▶ DATA:

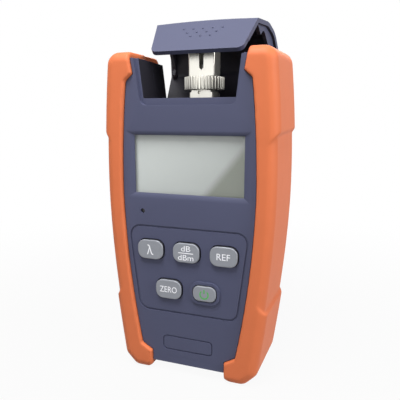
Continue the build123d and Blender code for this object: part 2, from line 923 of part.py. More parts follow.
* * *
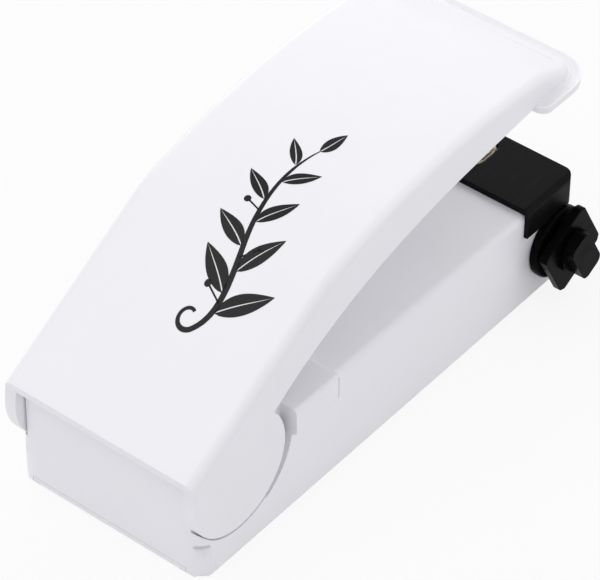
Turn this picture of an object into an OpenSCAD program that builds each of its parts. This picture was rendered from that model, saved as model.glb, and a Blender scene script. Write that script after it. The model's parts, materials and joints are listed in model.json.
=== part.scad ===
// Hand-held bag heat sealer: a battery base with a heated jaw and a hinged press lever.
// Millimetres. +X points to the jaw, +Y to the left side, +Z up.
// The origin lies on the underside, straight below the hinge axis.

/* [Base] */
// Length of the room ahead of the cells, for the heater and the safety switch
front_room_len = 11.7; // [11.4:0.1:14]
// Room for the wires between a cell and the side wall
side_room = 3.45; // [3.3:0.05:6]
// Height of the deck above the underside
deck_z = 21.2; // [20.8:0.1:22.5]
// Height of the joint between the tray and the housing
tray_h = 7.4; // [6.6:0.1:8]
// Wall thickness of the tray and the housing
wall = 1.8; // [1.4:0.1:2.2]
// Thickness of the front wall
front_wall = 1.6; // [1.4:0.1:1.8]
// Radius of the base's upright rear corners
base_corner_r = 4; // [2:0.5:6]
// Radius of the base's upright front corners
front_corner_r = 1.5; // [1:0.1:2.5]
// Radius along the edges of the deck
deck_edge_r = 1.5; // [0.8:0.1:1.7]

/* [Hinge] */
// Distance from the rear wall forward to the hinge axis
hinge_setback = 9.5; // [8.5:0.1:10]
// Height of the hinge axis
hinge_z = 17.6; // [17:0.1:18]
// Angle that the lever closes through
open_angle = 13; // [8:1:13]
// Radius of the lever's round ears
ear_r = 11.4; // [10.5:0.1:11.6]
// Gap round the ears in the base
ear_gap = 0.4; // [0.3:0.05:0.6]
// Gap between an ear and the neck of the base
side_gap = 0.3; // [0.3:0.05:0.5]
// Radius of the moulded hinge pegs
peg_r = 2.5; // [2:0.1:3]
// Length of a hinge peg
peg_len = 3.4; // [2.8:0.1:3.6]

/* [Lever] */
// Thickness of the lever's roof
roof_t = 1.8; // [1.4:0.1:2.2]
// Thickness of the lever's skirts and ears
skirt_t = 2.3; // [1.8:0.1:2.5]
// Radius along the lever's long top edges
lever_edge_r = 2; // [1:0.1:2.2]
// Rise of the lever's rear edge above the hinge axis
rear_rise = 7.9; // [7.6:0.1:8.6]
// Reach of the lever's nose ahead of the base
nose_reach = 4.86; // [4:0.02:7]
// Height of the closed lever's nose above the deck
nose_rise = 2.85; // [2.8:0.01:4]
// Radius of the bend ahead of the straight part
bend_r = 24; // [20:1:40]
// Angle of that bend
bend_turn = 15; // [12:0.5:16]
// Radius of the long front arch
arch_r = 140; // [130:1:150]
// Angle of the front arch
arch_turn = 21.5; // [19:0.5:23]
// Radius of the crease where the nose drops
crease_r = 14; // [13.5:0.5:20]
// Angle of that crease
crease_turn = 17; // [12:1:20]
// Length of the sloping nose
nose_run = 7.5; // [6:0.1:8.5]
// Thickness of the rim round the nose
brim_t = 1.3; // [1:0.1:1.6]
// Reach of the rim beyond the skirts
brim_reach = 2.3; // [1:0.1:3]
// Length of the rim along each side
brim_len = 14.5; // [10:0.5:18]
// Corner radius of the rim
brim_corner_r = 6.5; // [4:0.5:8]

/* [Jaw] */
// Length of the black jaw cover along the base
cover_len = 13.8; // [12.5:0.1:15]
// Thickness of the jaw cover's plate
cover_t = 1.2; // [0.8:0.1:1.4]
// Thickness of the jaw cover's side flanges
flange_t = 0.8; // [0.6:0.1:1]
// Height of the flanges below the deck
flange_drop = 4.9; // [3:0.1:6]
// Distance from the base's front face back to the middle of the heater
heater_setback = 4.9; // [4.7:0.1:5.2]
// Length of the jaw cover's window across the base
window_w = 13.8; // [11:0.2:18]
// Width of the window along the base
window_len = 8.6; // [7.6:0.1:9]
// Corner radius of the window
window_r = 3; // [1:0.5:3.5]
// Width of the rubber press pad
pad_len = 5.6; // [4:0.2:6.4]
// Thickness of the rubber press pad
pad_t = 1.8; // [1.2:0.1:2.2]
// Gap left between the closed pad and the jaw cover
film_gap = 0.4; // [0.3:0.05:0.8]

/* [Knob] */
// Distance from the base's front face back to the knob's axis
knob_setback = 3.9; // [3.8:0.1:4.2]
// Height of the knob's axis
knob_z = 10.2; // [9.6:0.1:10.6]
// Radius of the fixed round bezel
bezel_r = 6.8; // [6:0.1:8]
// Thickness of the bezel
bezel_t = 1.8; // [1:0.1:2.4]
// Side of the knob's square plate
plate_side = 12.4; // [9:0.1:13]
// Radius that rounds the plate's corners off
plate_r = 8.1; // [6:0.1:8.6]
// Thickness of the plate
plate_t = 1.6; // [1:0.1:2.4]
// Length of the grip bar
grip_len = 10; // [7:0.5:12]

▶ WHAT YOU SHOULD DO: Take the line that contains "Turn this picture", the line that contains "peg_len = 3.4; // [2.8:0.1:3.6]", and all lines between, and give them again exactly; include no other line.

▶ EXERCISE RESULT:
Turn this picture of an object into an OpenSCAD program that builds each of its parts. This picture was rendered from that model, saved as model.glb, and a Blender scene script. Write that script after it. The model's parts, materials and joints are listed in model.json.
=== part.scad ===
// Hand-held bag heat sealer: a battery base with a heated jaw and a hinged press lever.
// Millimetres. +X points to the jaw, +Y to the left side, +Z up.
// The origin lies on the underside, straight below the hinge axis.

/* [Base] */
// Length of the room ahead of the cells, for the heater and the safety switch
front_room_len = 11.7; // [11.4:0.1:14]
// Room for the wires between a cell and the side wall
side_room = 3.45; // [3.3:0.05:6]
// Height of the deck above the underside
deck_z = 21.2; // [20.8:0.1:22.5]
// Height of the joint between the tray and the housing
tray_h = 7.4; // [6.6:0.1:8]
// Wall thickness of the tray and the housing
wall = 1.8; // [1.4:0.1:2.2]
// Thickness of the front wall
front_wall = 1.6; // [1.4:0.1:1.8]
// Radius of the base's upright rear corners
base_corner_r = 4; // [2:0.5:6]
// Radius of the base's upright front corners
front_corner_r = 1.5; // [1:0.1:2.5]
// Radius along the edges of the deck
deck_edge_r = 1.5; // [0.8:0.1:1.7]

/* [Hinge] */
// Distance from the rear wall forward to the hinge axis
hinge_setback = 9.5; // [8.5:0.1:10]
// Height of the hinge axis
hinge_z = 17.6; // [17:0.1:18]
// Angle that the lever closes through
open_angle = 13; // [8:1:13]
// Radius of the lever's round ears
ear_r = 11.4; // [10.5:0.1:11.6]
// Gap round the ears in the base
ear_gap = 0.4; // [0.3:0.05:0.6]
// Gap between an ear and the neck of the base
side_gap = 0.3; // [0.3:0.05:0.5]
// Radius of the moulded hinge pegs
peg_r = 2.5; // [2:0.1:3]
// Length of a hinge peg
peg_len = 3.4; // [2.8:0.1:3.6]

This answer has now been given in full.